» DATA PROVIDED:
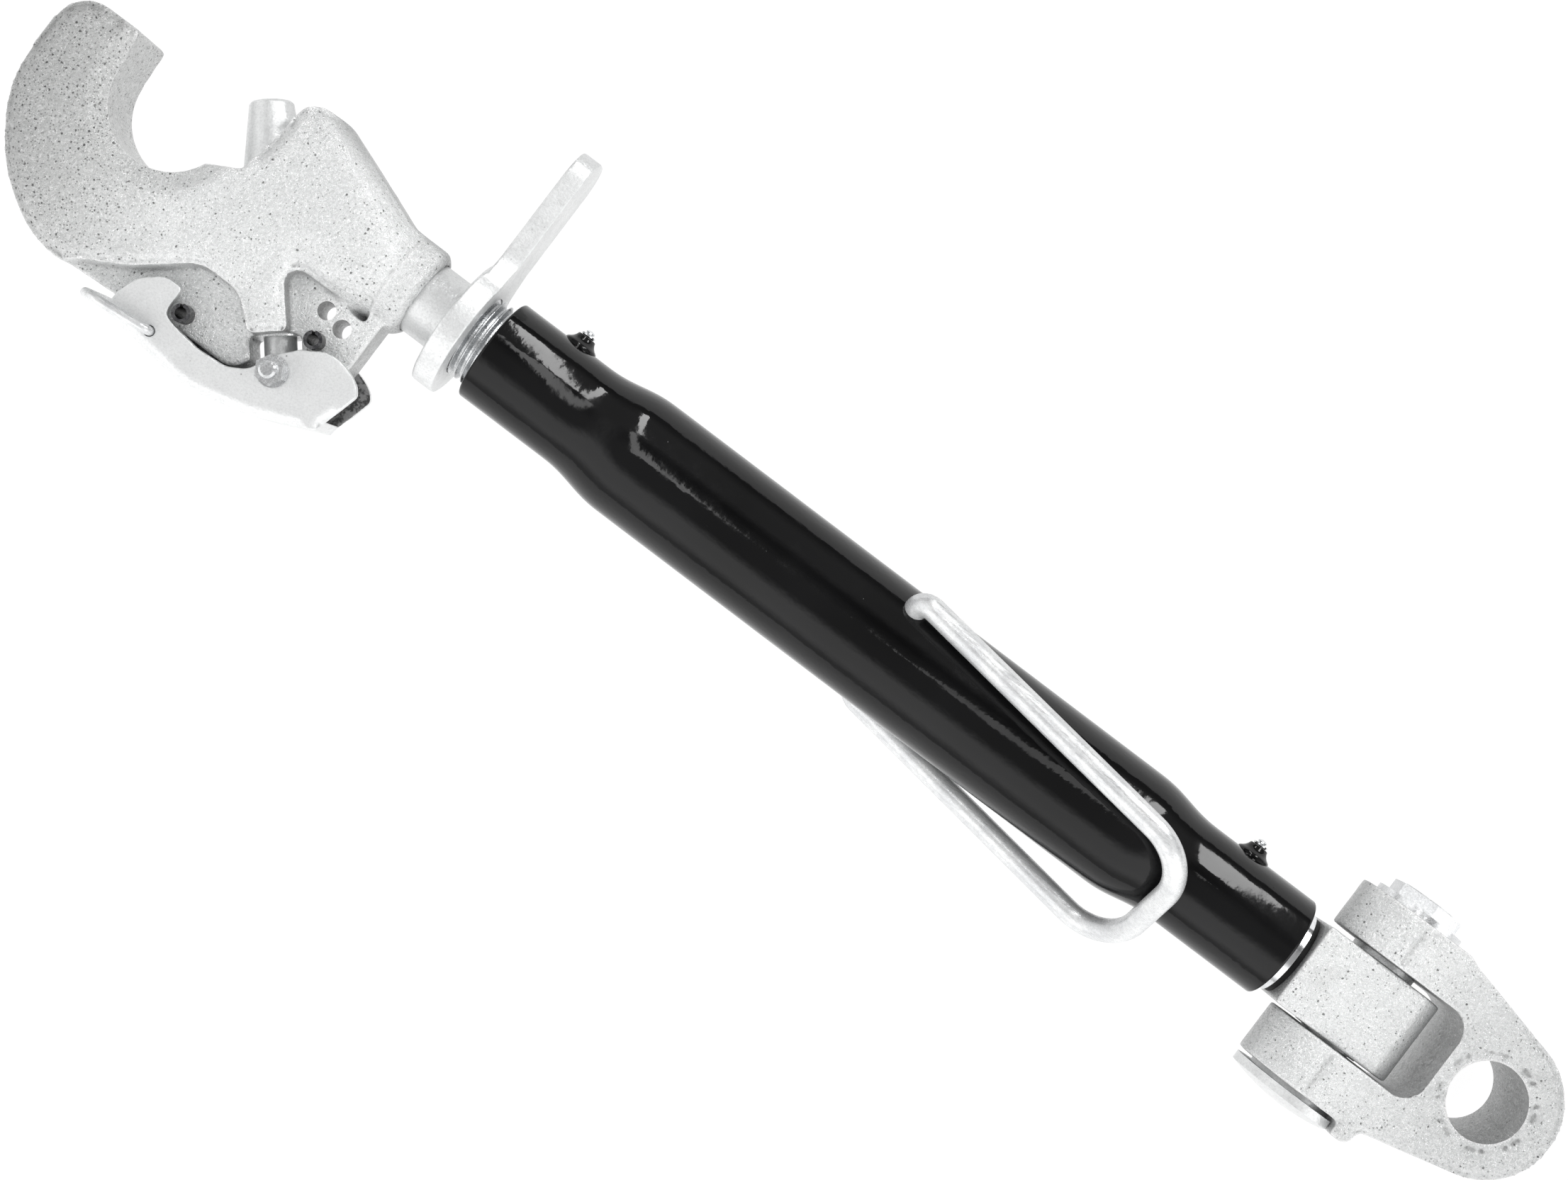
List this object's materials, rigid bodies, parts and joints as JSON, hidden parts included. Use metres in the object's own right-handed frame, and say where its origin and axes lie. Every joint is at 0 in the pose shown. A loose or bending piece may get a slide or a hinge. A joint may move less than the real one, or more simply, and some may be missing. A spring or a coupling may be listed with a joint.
{
  "type": "tractor top link",
  "caption": "Turnbuckle top link for a three-point linkage, with a latched catch hook, a lock nut with an arm, a wire bail and a knuckle fork eye.",
  "frame": {"origin": "centre of the eye's bore, on the link's axis", "axes": "+X along the link and out past the eye, with the hook towards -X; +Y the way the hook's mouth opens; +Z along the eye's bore"},
  "size_m": [0.7258, 0.1678, 0.0745],
  "materials": {
    "forged_zinc": "zinc-plated rough forging with fine dark pits",
    "zinc_plate": "bright zinc plate",
    "machined_steel": "machined and plated",
    "gloss_black_paint": "gloss black paint",
    "polished_steel": "polished",
    "black_rubber": "matt rubber",
    "galvanised_wire": "drawn and zinc-plated wire",
    "dark_steel": "oiled spring steel"
  },
  "bodies": {
    "tube": {"tube": "gloss_black_paint", "nipple_bosses": "gloss_black_paint", "grease_nipples": "polished_steel"},
    "bail": {"bail_handle": "galvanised_wire"},
    "hook_wiper": {"hook_wiper_ring": "black_rubber"},
    "hook": {"hook_forging": "forged_zinc", "hook_screw": "zinc_plate", "guide_bush": "machined_steel", "fulcrum_roll_pin": "dark_steel", "catch_roll_pin": "dark_steel", "plunger_spring": "dark_steel"},
    "lock_nut": {"lock_nut": "zinc_plate"},
    "plunger": {"locking_plunger": "machined_steel", "lever_stud": "machined_steel", "stud_nuts": "machined_steel"},
    "lever": {"latch_lever": "zinc_plate"},
    "pull_ring": {"pull_ring": "galvanised_wire"},
    "eye_wiper": {"eye_wiper_ring": "black_rubber"},
    "knuckle": {"eye_screw": "polished_steel", "knuckle_block": "forged_zinc", "seal_ring": "black_rubber", "knuckle_bush": "machined_steel"},
    "fork": {"fork_eye": "forged_zinc", "knuckle_pin": "zinc_plate", "pin_washer": "zinc_plate", "pin_nut": "machined_steel", "thrust_washer": "machined_steel"}
  },
  "joints": [
    {"name": "hook_turn", "type": "hinge", "parent": "tube", "child": "hook_wiper", "pos_m": [-0.4845, 0, 0], "axis": [-1, 0, 0], "range_deg": [0, 12960]},
    {"name": "hook_out", "type": "slide", "parent": "hook_wiper", "child": "hook", "axis": [-1, 0, 0], "range_m": [0, 0.108]},
    {"name": "eye_turn", "type": "hinge", "parent": "tube", "child": "eye_wiper", "pos_m": [-0.0935, 0, 0], "axis": [-1, 0, 0], "range_deg": [0, 12960]},
    {"name": "eye_out", "type": "slide", "parent": "eye_wiper", "child": "knuckle", "axis": [1, 0, 0], "range_m": [0, 0.108]},
    {"name": "knuckle_tilt", "type": "hinge", "parent": "knuckle", "child": "fork", "pos_m": [-0.058, 0, 0], "axis": [0, 1, 0], "range_deg": [-90, 90]},
    {"name": "lock_nut_turn", "type": "hinge", "parent": "hook", "child": "lock_nut", "pos_m": [-0.4982, 0, 0], "axis": [1, 0, 0], "range_deg": [-360, 360]},
    {"name": "bail_swing", "type": "hinge", "parent": "tube", "child": "bail", "pos_m": [-0.29, 0, 0], "axis": [0, -0.7193, -0.6947], "range_deg": [0, 156]},
    {"name": "lever_turn", "type": "hinge", "parent": "plunger", "child": "lever", "pos_m": [-0.5445, -0.0584, 0], "axis": [0, 0, 1], "range_deg": [0, 72]},
    {"name": "plunger_slide", "type": "slide", "parent": "hook", "child": "plunger", "axis": [0.6334, -0.7738, 0], "range_m": [0, 0.021], "deforming": ["plunger_spring"]},
    {"name": "ring_swing", "type": "hinge", "parent": "lever", "child": "pull_ring", "pos_m": [-0.5924, -0.0748, 0], "axis": [0, 0, 1], "range_deg": [0, 140]}
  ],
  "couplings": [
    {"joint": "hook_out", "follows": "hook_turn", "m_per_rad": 0.00047746},
    {"joint": "eye_turn", "follows": "hook_turn", "ratio": 1},
    {"joint": "eye_out", "follows": "hook_turn", "m_per_rad": 0.00047746},
    {"joint": "plunger_slide", "follows": "lever_turn", "m_per_rad": 0.0167}
  ]
}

» YOUR TASK: Using the data above, output each line exactly.

» WRITTEN REPLY:
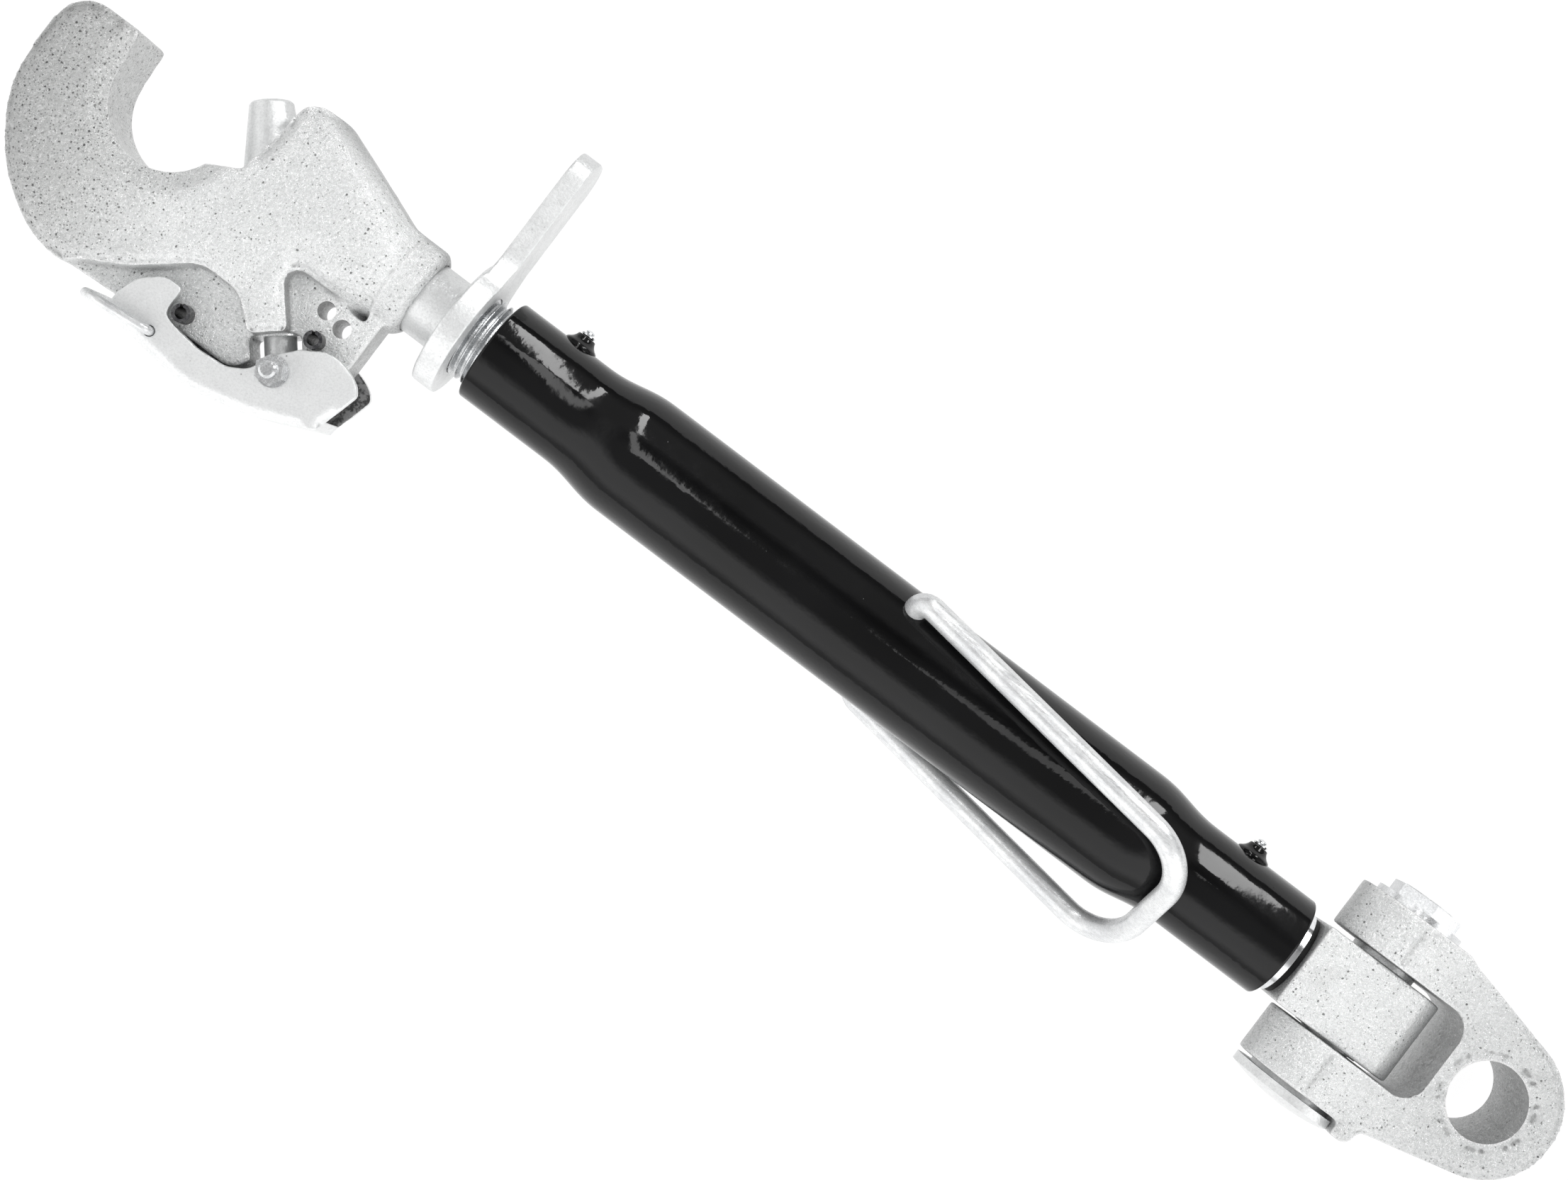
List this object's materials, rigid bodies, parts and joints as JSON, hidden parts included. Use metres in the object's own right-handed frame, and say where its origin and axes lie. Every joint is at 0 in the pose shown. A loose or bending piece may get a slide or a hinge. A joint may move less than the real one, or more simply, and some may be missing. A spring or a coupling may be listed with a joint.
{
  "type": "tractor top link",
  "caption": "Turnbuckle top link for a three-point linkage, with a latched catch hook, a lock nut with an arm, a wire bail and a knuckle fork eye.",
  "frame": {"origin": "centre of the eye's bore, on the link's axis", "axes": "+X along the link and out past the eye, with the hook towards -X; +Y the way the hook's mouth opens; +Z along the eye's bore"},
  "size_m": [0.7258, 0.1678, 0.0745],
  "materials": {
    "forged_zinc": "zinc-plated rough forging with fine dark pits",
    "zinc_plate": "bright zinc plate",
    "machined_steel": "machined and plated",
    "gloss_black_paint": "gloss black paint",
    "polished_steel": "polished",
    "black_rubber": "matt rubber",
    "galvanised_wire": "drawn and zinc-plated wire",
    "dark_steel": "oiled spring steel"
  },
  "bodies": {
    "tube": {"tube": "gloss_black_paint", "nipple_bosses": "gloss_black_paint", "grease_nipples": "polished_steel"},
    "bail": {"bail_handle": "galvanised_wire"},
    "hook_wiper": {"hook_wiper_ring": "black_rubber"},
    "hook": {"hook_forging": "forged_zinc", "hook_screw": "zinc_plate", "guide_bush": "machined_steel", "fulcrum_roll_pin": "dark_steel", "catch_roll_pin": "dark_steel", "plunger_spring": "dark_steel"},
    "lock_nut": {"lock_nut": "zinc_plate"},
    "plunger": {"locking_plunger": "machined_steel", "lever_stud": "machined_steel", "stud_nuts": "machined_steel"},
    "lever": {"latch_lever": "zinc_plate"},
    "pull_ring": {"pull_ring": "galvanised_wire"},
    "eye_wiper": {"eye_wiper_ring": "black_rubber"},
    "knuckle": {"eye_screw": "polished_steel", "knuckle_block": "forged_zinc", "seal_ring": "black_rubber", "knuckle_bush": "machined_steel"},
    "fork": {"fork_eye": "forged_zinc", "knuckle_pin": "zinc_plate", "pin_washer": "zinc_plate", "pin_nut": "machined_steel", "thrust_washer": "machined_steel"}
  },
  "joints": [
    {"name": "hook_turn", "type": "hinge", "parent": "tube", "child": "hook_wiper", "pos_m": [-0.4845, 0, 0], "axis": [-1, 0, 0], "range_deg": [0, 12960]},
    {"name": "hook_out", "type": "slide", "parent": "hook_wiper", "child": "hook", "axis": [-1, 0, 0], "range_m": [0, 0.108]},
    {"name": "eye_turn", "type": "hinge", "parent": "tube", "child": "eye_wiper", "pos_m": [-0.0935, 0, 0], "axis": [-1, 0, 0], "range_deg": [0, 12960]},
    {"name": "eye_out", "type": "slide", "parent": "eye_wiper", "child": "knuckle", "axis": [1, 0, 0], "range_m": [0, 0.108]},
    {"name": "knuckle_tilt", "type": "hinge", "parent": "knuckle", "child": "fork", "pos_m": [-0.058, 0, 0], "axis": [0, 1, 0], "range_deg": [-90, 90]},
    {"name": "lock_nut_turn", "type": "hinge", "parent": "hook", "child": "lock_nut", "pos_m": [-0.4982, 0, 0], "axis": [1, 0, 0], "range_deg": [-360, 360]},
    {"name": "bail_swing", "type": "hinge", "parent": "tube", "child": "bail", "pos_m": [-0.29, 0, 0], "axis": [0, -0.7193, -0.6947], "range_deg": [0, 156]},
    {"name": "lever_turn", "type": "hinge", "parent": "plunger", "child": "lever", "pos_m": [-0.5445, -0.0584, 0], "axis": [0, 0, 1], "range_deg": [0, 72]},
    {"name": "plunger_slide", "type": "slide", "parent": "hook", "child": "plunger", "axis": [0.6334, -0.7738, 0], "range_m": [0, 0.021], "deforming": ["plunger_spring"]},
    {"name": "ring_swing", "type": "hinge", "parent": "lever", "child": "pull_ring", "pos_m": [-0.5924, -0.0748, 0], "axis": [0, 0, 1], "range_deg": [0, 140]}
  ],
  "couplings": [
    {"joint": "hook_out", "follows": "hook_turn", "m_per_rad": 0.00047746},
    {"joint": "eye_turn", "follows": "hook_turn", "ratio": 1},
    {"joint": "eye_out", "follows": "hook_turn", "m_per_rad": 0.00047746},
    {"joint": "plunger_slide", "follows": "lever_turn", "m_per_rad": 0.0167}
  ]
}